(Data segment)
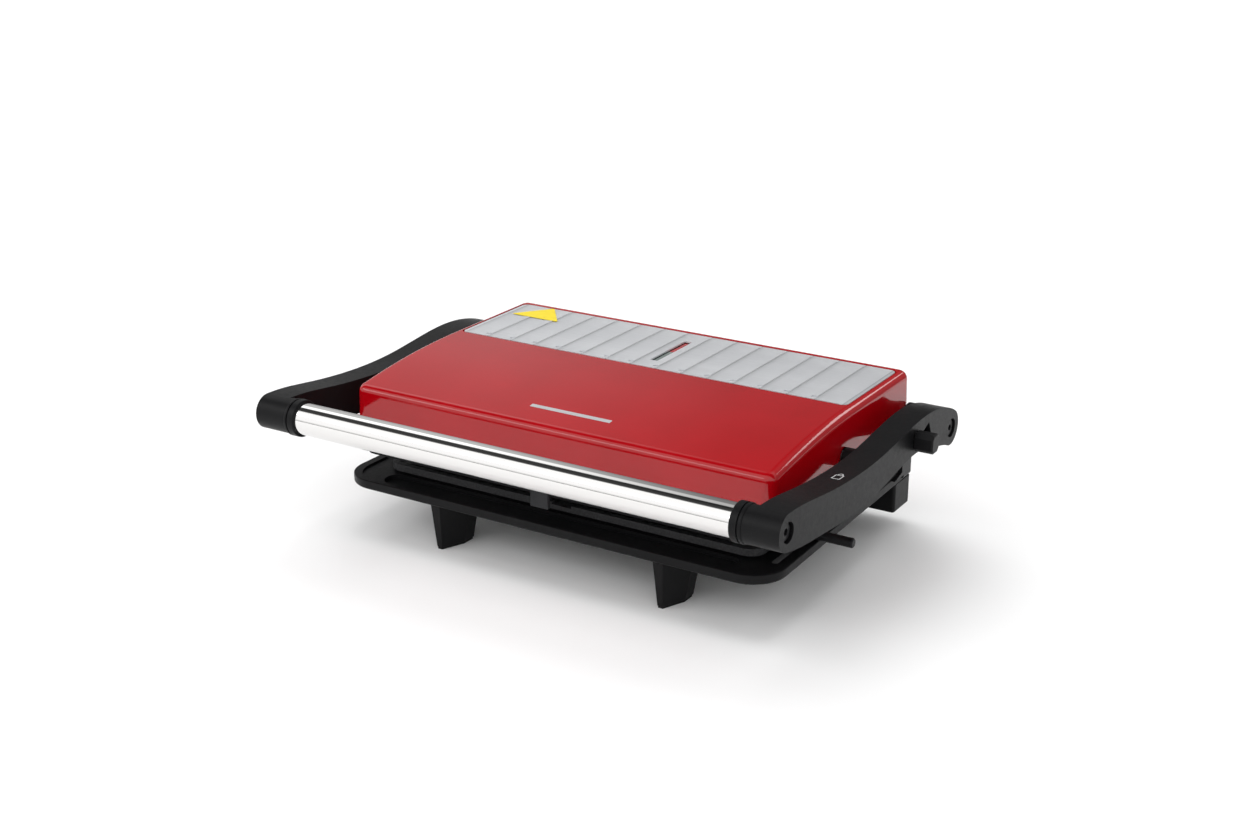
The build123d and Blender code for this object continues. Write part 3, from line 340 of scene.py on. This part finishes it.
# millimetres, x from the press's middle and y from its front edge
BAR_X, BAR_Y = 1, 33.8
BAR_HALF_LENGTH = 28.5
BAR_HALF_WIDTH = 1.7
TRIANGLE_X = -117
TRIANGLE_FRONT_Y = 168.5
TRIANGLE_REAR_Y = 192.6
TRIANGLE_HALF_WIDTH = 17.5
TRIANGLE_CORNER = (0.9, 1.1)
TRIANGLE_TIP_HALF = 0.8
PADLOCK_X, PADLOCK_Y = 172.0, 44.0
PADLOCK_HALF = (2.6, 3.6)
PADLOCK_WINDOW_HALF = (2.0, 2.9)
SHACKLE_OUTER = (1.7, 2.8)
SHACKLE_INNER = (1.1, 2.1)


def rectangle(x, y, half_x, half_y):
    """Corners of an upright rectangle about (x, y)."""
    left, right = x - half_x, x + half_x
    front, rear = y - half_y, y + half_y
    return [(left, front), (right, front), (right, rear), (left, rear)]


def arch(x, y, half_width, rise):
    """Half ellipse behind (x, y), from its right end to its left: a negative half_width runs it back."""
    turns = [radians(degrees) for degrees in range(0, 181, 20)]
    return [(x + half_width * cos(turn), y + rise * sin(turn)) for turn in turns]


def blunt_triangle():
    """Triangle with its three points cut off, the tip to the rear."""
    corner_x, corner_y = TRIANGLE_CORNER
    wide = TRIANGLE_HALF_WIDTH + corner_x
    right = [
        (TRIANGLE_HALF_WIDTH, TRIANGLE_FRONT_Y),
        (wide, TRIANGLE_FRONT_Y + corner_y),
        (TRIANGLE_TIP_HALF, TRIANGLE_REAR_Y),
    ]
    return [(TRIANGLE_X + x, y) for x, y in right] + [(TRIANGLE_X - x, y) for x, y in reversed(right)]


def print_marks():
    """Marks without wording: a plain silver bar, a plain triangle and a padlock outline."""
    silver = ink("silver_ink", (0.42, 0.42, 0.43), 0.4)
    yellow = ink("yellow_film", (0.85, 0.66, 0.01), 0.4)
    white = ink("white_ink", (0.5, 0.5, 0.5), 0.5)
    bar = rectangle(BAR_X, BAR_Y, BAR_HALF_LENGTH, BAR_HALF_WIDTH)
    decal("cover_bar", bar, "top_cover", "upper_unit", silver)
    patch = blunt_triangle()
    decal("warning_patch", patch, "trim_panel", "upper_unit", yellow, flat=True)
    body = rectangle(PADLOCK_X, PADLOCK_Y, *PADLOCK_HALF)
    window = rectangle(PADLOCK_X, PADLOCK_Y, *PADLOCK_WINDOW_HALF)
    decal("padlock_body", body, "arm_right", "handle_arms", white, holes=[window])
    foot_y = PADLOCK_Y + PADLOCK_HALF[1]
    outer = arch(PADLOCK_X, foot_y, -SHACKLE_OUTER[0], SHACKLE_OUTER[1])
    inner = arch(PADLOCK_X, foot_y, *SHACKLE_INNER)
    decal("padlock_shackle", outer + inner, "arm_right", "handle_arms", white)


# edge radii of the moulded and folded pieces, in millimetres
ROUNDED = (
    ("arm_right", 1.6), ("arm_left", 1.6), ("lower_housing", 0.4), ("front_leg_right", 0.8),
    ("front_leg_left", 0.8), ("front_tab", 0.5), ("trim_panel", 0.12), ("hinge_bracket_right", 0.5),
    ("hinge_bracket_left", 0.5), ("release_button", 0.5), ("lock_rod", 0.3),
)
# in degrees: faces that turn by less than the flat one are joined, then edges past the sharp one rounded
SHARP_ANGLE = 40
FLAT_ANGLE = 0.4


def rounded(node, width):
    """Rounds a CAD node's sharp edges as the moulding has them."""
    target = frame["nodes"][node]
    weld = target.modifiers.new("weld", "WELD")
    weld.merge_threshold = 0.01 * MM
    flat = target.modifiers.new("flat", "DECIMATE")
    flat.decimate_type = "DISSOLVE"
    flat.angle_limit = radians(FLAT_ANGLE)
    bevel = target.modifiers.new("bevel", "BEVEL")
    bevel.width = width
    bevel.segments = 3
    bevel.limit_method = "ANGLE"
    bevel.angle_limit = radians(SHARP_ANGLE)
    bevel.harden_normals = False
    normals = target.modifiers.new("normals", "WEIGHTED_NORMAL")
    normals.keep_sharp = False


# ------------------------------------------------------------------ camera, light and floor
FLOOR_HALF = 8.0


def lay_floor():
    """Flat sheet of pale paper."""
    form = bmesh.new()
    bmesh.ops.create_grid(form, x_segments=8, y_segments=8, size=FLOOR_HALF)
    mesh = bpy.data.meshes.new("floor")
    form.to_mesh(mesh)
    form.free()
    floor = bpy.data.objects.new("floor", mesh)
    bpy.context.scene.collection.objects.link(floor)
    paper = Paint("paper", (0.9, 0.9, 0.9), 0.7)
    paper.tint(paper.noise(3), (0.89, 0.89, 0.89), (0.91, 0.91, 0.91))
    floor.data.materials.append(paper.material)


def softbox(name, place, aim, width, height, power):
    """Rectangular studio light aimed at a point."""
    light = bpy.data.lights.new(name, "AREA")
    light.shape = "RECTANGLE"
    light.size = width
    light.size_y = height
    light.energy = power
    lamp = bpy.data.objects.new(name, light)
    bpy.context.scene.collection.objects.link(lamp)
    lamp.location = place
    lamp.rotation_euler = (Vector(aim) - Vector(place)).to_track_quat("-Z", "Y").to_euler()


# brightness by degrees round the press's long axis: 0 front, 90 overhead, 180 behind
WALL_BANDS = (
    (0, 0.05), (2, 0.8), (12, 1.25), (68, 1.3), (73, 0.12), (77, 0.05), (101, 0.05),
    (106, 1.5), (124, 1.5), (130, 0.62), (150, 0.62), (179, 0.35),
)
# how much of that is left behind the press, by the direction's share to the right (-1 left, +1 right)
SIDE_FADE = ((-1.0, 1.0), (-0.56, 1.0), (-0.44, 0.38), (-0.3, 0.15), (-0.1, 0.4), (0.2, 0.6), (1.0, 0.6))
# the change from front to behind is spread over this much of the direction's forward share
BEHIND_BLEND = 0.1


def studio_walls():
    """Dark flags between bright panels, for the streaks in gloss and steel."""
    world = bpy.data.worlds.new("studio")
    bpy.context.scene.world = world
    world.use_nodes = True
    nodes = world.node_tree.nodes
    links = world.node_tree.links
    place = nodes.new("ShaderNodeTexCoord")
    split = nodes.new("ShaderNodeSeparateXYZ")
    links.new(place.outputs["Generated"], split.inputs["Vector"])

    forward = nodes.new("ShaderNodeMath")
    forward.operation = "MULTIPLY"
    forward.inputs[1].default_value = -1.0
    links.new(split.outputs["Y"], forward.inputs[0])
    angle = nodes.new("ShaderNodeMath")
    angle.operation = "ARCTAN2"
    links.new(split.outputs["Z"], angle.inputs[0])
    links.new(forward.outputs["Value"], angle.inputs[1])
    turn = nodes.new("ShaderNodeMath")
    turn.operation = "DIVIDE"
    turn.inputs[1].default_value = pi
    links.new(angle.outputs["Value"], turn.inputs[0])
    bands = [(degrees / 180, grey) for degrees, grey in WALL_BANDS]
    walls = grey_ramp(nodes, links, turn.outputs["Value"], bands)

    across = rescaled(nodes, links, split.outputs["X"], -1.0, 1.0)
    sides = [((share + 1) / 2, grey) for share, grey in SIDE_FADE]
    fade = grey_ramp(nodes, links, across.outputs["Result"], sides)
    behind = rescaled(nodes, links, split.outputs["Y"], -BEHIND_BLEND, BEHIND_BLEND)
    kept = nodes.new("ShaderNodeMix")
    kept.inputs[FLOAT_A].default_value = 1.0
    links.new(behind.outputs["Result"], kept.inputs[MIX_FACTOR])
    links.new(fade, kept.inputs[FLOAT_B])

    product = nodes.new("ShaderNodeVectorMath")
    product.operation = "MULTIPLY"
    links.new(walls, product.inputs[0])
    links.new(kept.outputs[FLOAT_RESULT], product.inputs[1])
    links.new(product.outputs["Vector"], nodes["Background"].inputs["Color"])
    nodes["Background"].inputs["Strength"].default_value = 1.0


def soft_sun(name, strength, spread, heading):
    """Broad light that shapes the shadows and leaves no image of itself in gloss."""
    light = bpy.data.lights.new(name, "SUN")
    light.energy = strength
    light.angle = radians(spread)
    lamp = bpy.data.objects.new(name, light)
    bpy.context.scene.collection.objects.link(lamp)
    lamp.visible_glossy = False
    lamp.rotation_euler = Vector(heading).to_track_quat("-Z", "Y").to_euler()


def light_up():
    """Even studio light, a little stronger from the left and behind."""
    studio_walls()
    soft_sun("back_left_panel", strength=1.2, spread=50, heading=(0.42, -0.34, -1.0))
    soft_sun("ceiling", strength=0.75, spread=150, heading=(0, 0, -1.0))
    centre = (CAD_LOW + CAD_HIGH) / 2
    softbox("front_strip", place=(-1.06, -1.28, 1.11), aim=centre, width=1.8, height=0.3, power=5)
    softbox("side_strip", place=(0.72, 1.54, 1.06), aim=centre, width=0.9, height=0.3, power=3.5)


# metres from the press's middle, its front edge and the worktop; degrees; lens and sensor in millimetres
CAMERA_PLACE = (0.5602, -0.8132, 0.4660)
CAMERA_DIP = 20.05
CAMERA_TURN = 31.63
CAMERA_LENS = 52.09
CAMERA_SENSOR = 36


def place_camera():
    """Three-quarter view from the right front, looking a little down, in plain display tones."""
    camera = bpy.data.cameras.new("camera")
    camera.lens = CAMERA_LENS
    camera.sensor_width = CAMERA_SENSOR
    view = bpy.data.objects.new("camera", camera)
    bpy.context.scene.collection.objects.link(view)
    right, back, up = CAMERA_PLACE
    view.location = (PRESS_X + right, FRONT_EDGE_Y + back, up)
    view.rotation_euler = (radians(90 - CAMERA_DIP), 0, radians(CAMERA_TURN))
    bpy.context.scene.camera = view
    bpy.context.scene.view_settings.view_transform = "Standard"


# ------------------------------------------------------------------ build
dress_nodes()
print_marks()
for node, width in ROUNDED:
    rounded(node, width * MM)
lay_floor()
light_up()
place_camera()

(Description of the task)
Return nothing but the lines from the first line of the listing through the line with "SHACKLE_INNER = (1.1, 2.1)", please, keeping every one of them unchanged.

(Answer to the task)
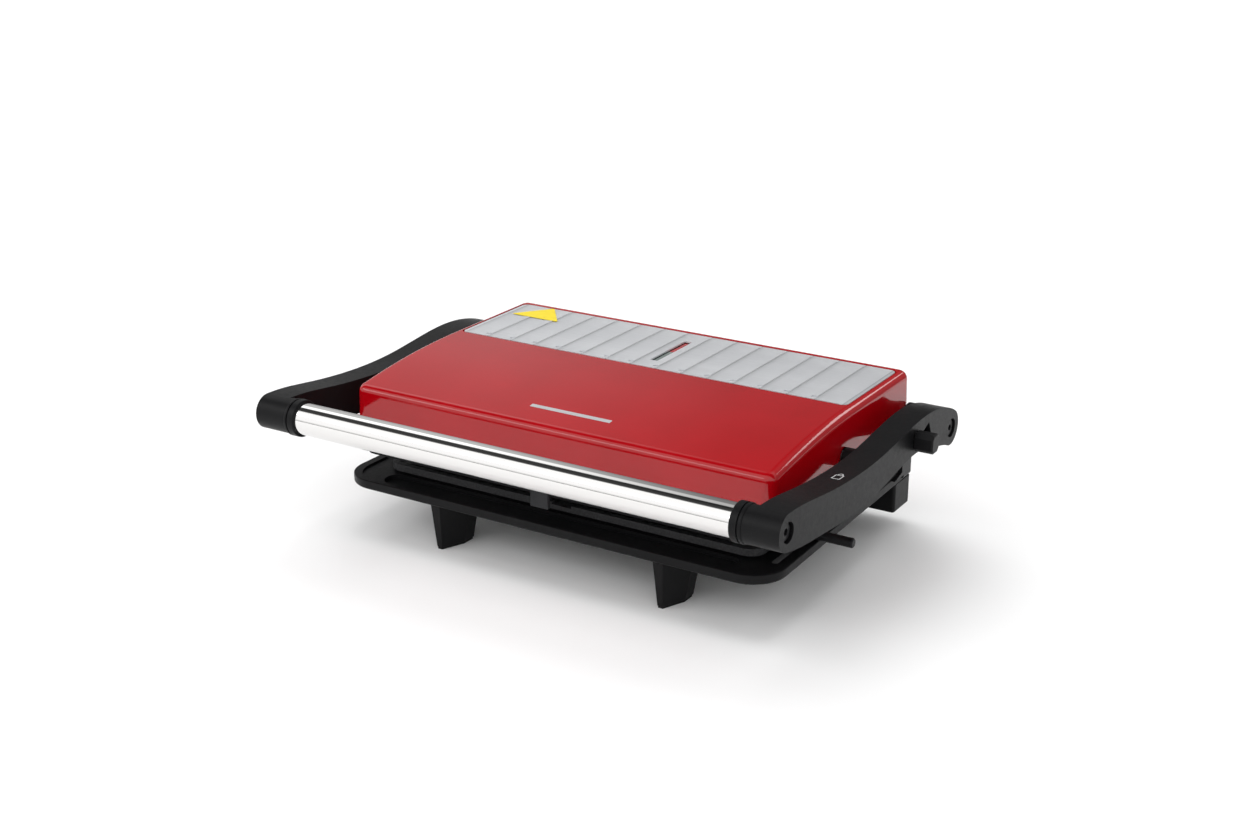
The build123d and Blender code for this object continues. Write part 3, from line 340 of scene.py on. This part finishes it.
# millimetres, x from the press's middle and y from its front edge
BAR_X, BAR_Y = 1, 33.8
BAR_HALF_LENGTH = 28.5
BAR_HALF_WIDTH = 1.7
TRIANGLE_X = -117
TRIANGLE_FRONT_Y = 168.5
TRIANGLE_REAR_Y = 192.6
TRIANGLE_HALF_WIDTH = 17.5
TRIANGLE_CORNER = (0.9, 1.1)
TRIANGLE_TIP_HALF = 0.8
PADLOCK_X, PADLOCK_Y = 172.0, 44.0
PADLOCK_HALF = (2.6, 3.6)
PADLOCK_WINDOW_HALF = (2.0, 2.9)
SHACKLE_OUTER = (1.7, 2.8)
SHACKLE_INNER = (1.1, 2.1)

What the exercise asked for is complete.